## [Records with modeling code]
┄┄┄┄┄┄┄┄┄┄┄┄┄┄┄┄┄┄┄┄

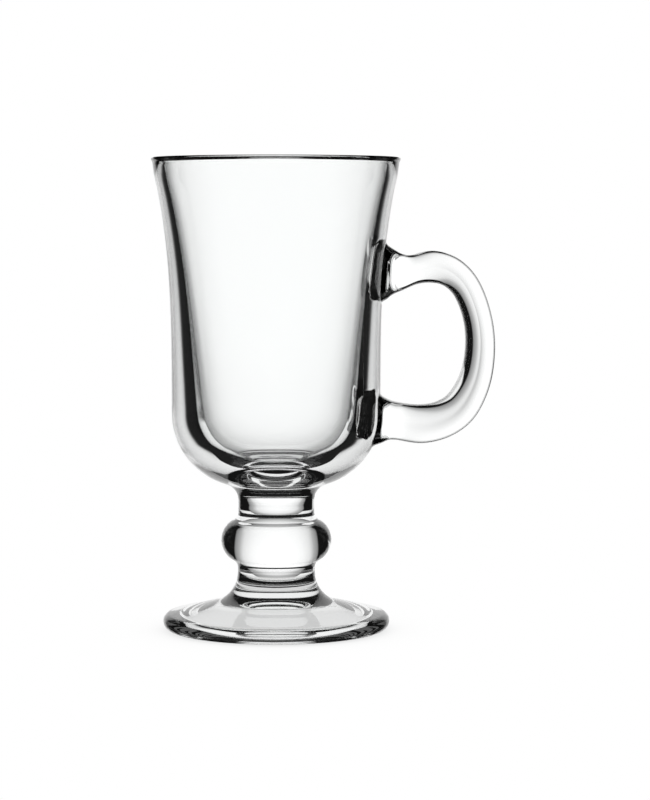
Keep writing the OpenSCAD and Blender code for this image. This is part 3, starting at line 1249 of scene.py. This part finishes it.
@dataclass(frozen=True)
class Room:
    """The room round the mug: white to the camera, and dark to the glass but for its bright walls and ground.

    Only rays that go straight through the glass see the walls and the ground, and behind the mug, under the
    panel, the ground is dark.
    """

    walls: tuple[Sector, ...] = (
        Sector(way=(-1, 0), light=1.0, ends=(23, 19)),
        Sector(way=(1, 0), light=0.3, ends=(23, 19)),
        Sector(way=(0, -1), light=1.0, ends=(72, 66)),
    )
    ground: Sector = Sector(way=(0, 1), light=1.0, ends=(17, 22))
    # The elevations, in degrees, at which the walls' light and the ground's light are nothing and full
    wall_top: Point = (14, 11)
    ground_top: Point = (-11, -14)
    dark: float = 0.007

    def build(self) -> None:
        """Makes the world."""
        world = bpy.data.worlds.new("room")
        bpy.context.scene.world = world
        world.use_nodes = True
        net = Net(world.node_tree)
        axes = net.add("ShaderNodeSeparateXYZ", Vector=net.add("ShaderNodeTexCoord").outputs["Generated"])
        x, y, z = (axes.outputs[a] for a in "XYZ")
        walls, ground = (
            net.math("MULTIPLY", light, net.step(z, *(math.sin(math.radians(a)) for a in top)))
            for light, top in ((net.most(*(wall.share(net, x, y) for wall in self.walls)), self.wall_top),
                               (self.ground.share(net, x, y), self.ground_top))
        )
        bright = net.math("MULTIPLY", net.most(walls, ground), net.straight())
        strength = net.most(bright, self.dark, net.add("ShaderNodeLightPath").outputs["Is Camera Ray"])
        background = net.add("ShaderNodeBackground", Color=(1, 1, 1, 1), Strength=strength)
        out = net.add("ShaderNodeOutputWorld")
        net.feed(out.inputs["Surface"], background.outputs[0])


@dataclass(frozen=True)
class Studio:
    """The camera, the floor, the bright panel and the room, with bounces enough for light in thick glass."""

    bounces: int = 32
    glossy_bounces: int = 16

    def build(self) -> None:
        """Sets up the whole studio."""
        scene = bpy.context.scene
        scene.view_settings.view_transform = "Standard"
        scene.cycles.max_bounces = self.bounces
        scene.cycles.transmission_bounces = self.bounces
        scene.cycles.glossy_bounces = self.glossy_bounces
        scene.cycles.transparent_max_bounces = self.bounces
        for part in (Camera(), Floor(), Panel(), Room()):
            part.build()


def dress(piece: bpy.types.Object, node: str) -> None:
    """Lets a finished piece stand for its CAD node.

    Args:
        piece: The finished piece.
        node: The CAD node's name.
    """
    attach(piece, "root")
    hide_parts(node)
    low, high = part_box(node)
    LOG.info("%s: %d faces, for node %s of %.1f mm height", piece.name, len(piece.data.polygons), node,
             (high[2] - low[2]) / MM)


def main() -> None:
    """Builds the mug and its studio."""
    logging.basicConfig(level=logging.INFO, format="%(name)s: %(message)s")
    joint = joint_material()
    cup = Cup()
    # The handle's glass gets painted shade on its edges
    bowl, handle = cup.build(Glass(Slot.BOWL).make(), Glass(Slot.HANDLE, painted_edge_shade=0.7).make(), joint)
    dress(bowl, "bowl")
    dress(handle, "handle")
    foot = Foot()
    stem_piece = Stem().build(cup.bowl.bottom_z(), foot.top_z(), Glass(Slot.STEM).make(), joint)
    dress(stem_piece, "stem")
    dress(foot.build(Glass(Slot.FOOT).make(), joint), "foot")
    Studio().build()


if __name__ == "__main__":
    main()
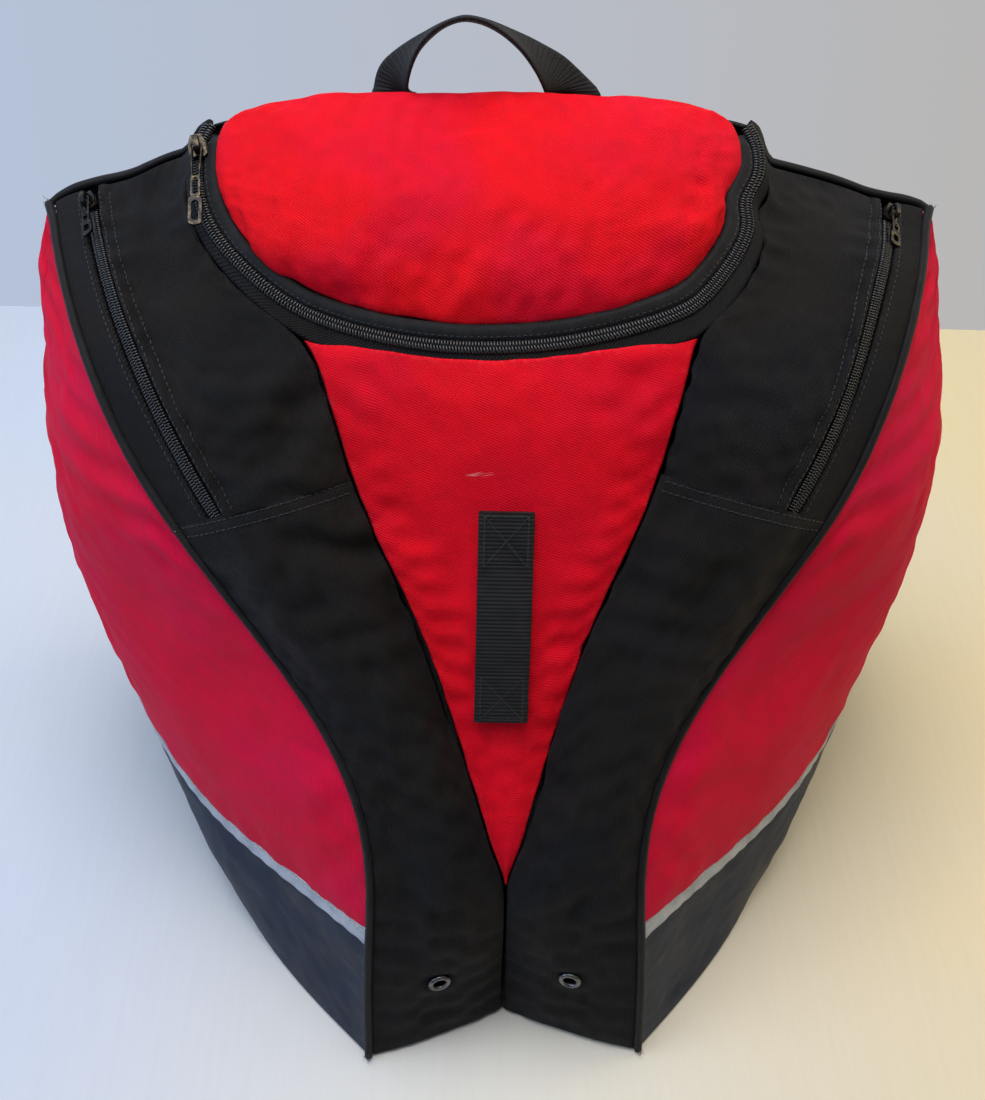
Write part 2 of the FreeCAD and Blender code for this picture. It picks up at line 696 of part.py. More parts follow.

┄┄┄┄┄┄┄┄┄┄┄┄┄┄┄┄┄┄┄┄

Starting from the line containing "hide_parts(node)" and ending with the final line of the data, reproduce each line exactly as it appears, including no other lines.

    hide_parts(node)
    low, high = part_box(node)
    LOG.info("%s: %d faces, for node %s of %.1f mm height", piece.name, len(piece.data.polygons), node,
             (high[2] - low[2]) / MM)


def main() -> None:
    """Builds the mug and its studio."""
    logging.basicConfig(level=logging.INFO, format="%(name)s: %(message)s")
    joint = joint_material()
    cup = Cup()
    # The handle's glass gets painted shade on its edges
    bowl, handle = cup.build(Glass(Slot.BOWL).make(), Glass(Slot.HANDLE, painted_edge_shade=0.7).make(), joint)
    dress(bowl, "bowl")
    dress(handle, "handle")
    foot = Foot()
    stem_piece = Stem().build(cup.bowl.bottom_z(), foot.top_z(), Glass(Slot.STEM).make(), joint)
    dress(stem_piece, "stem")
    dress(foot.build(Glass(Slot.FOOT).make(), joint), "foot")
    Studio().build()


if __name__ == "__main__":
    main()
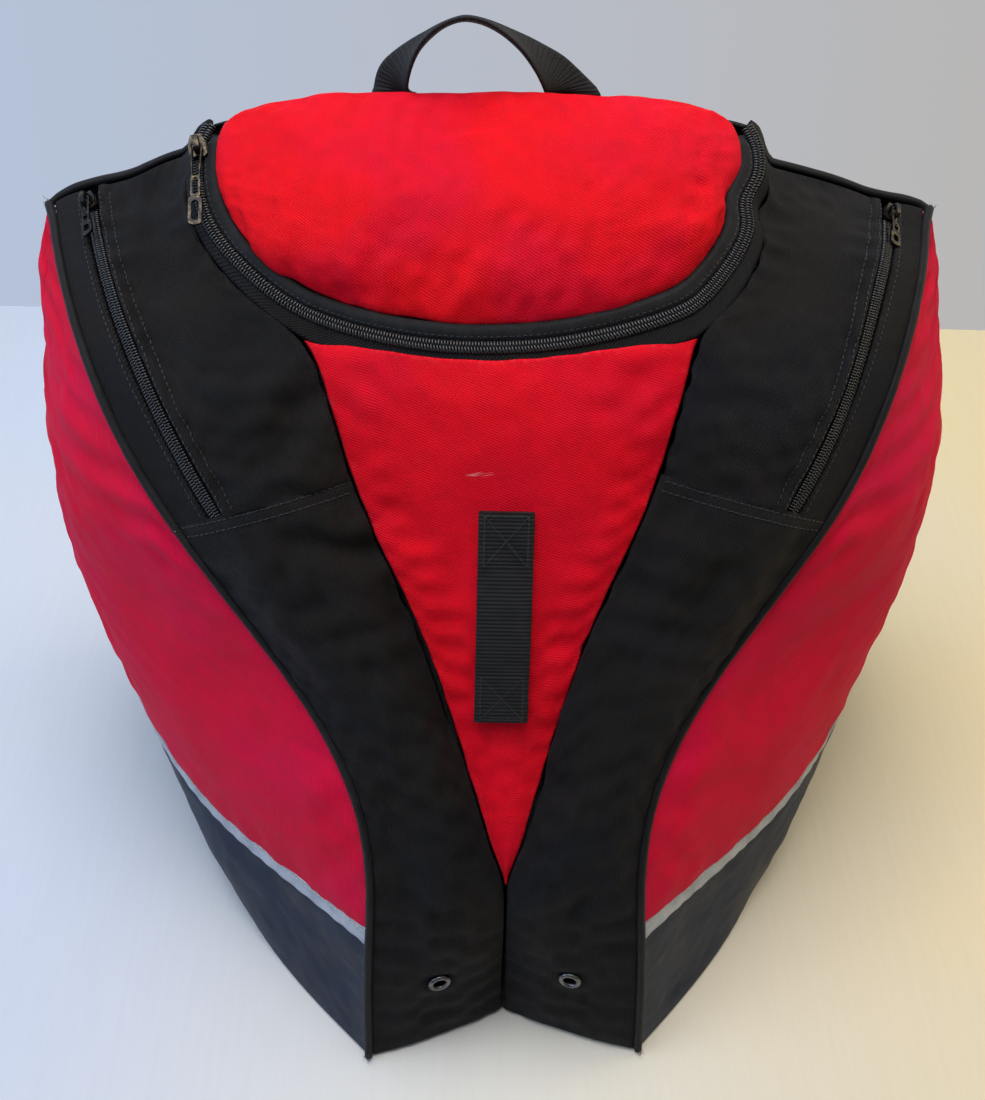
Write part 2 of the FreeCAD and Blender code for this picture. It picks up at line 696 of part.py. More parts follow.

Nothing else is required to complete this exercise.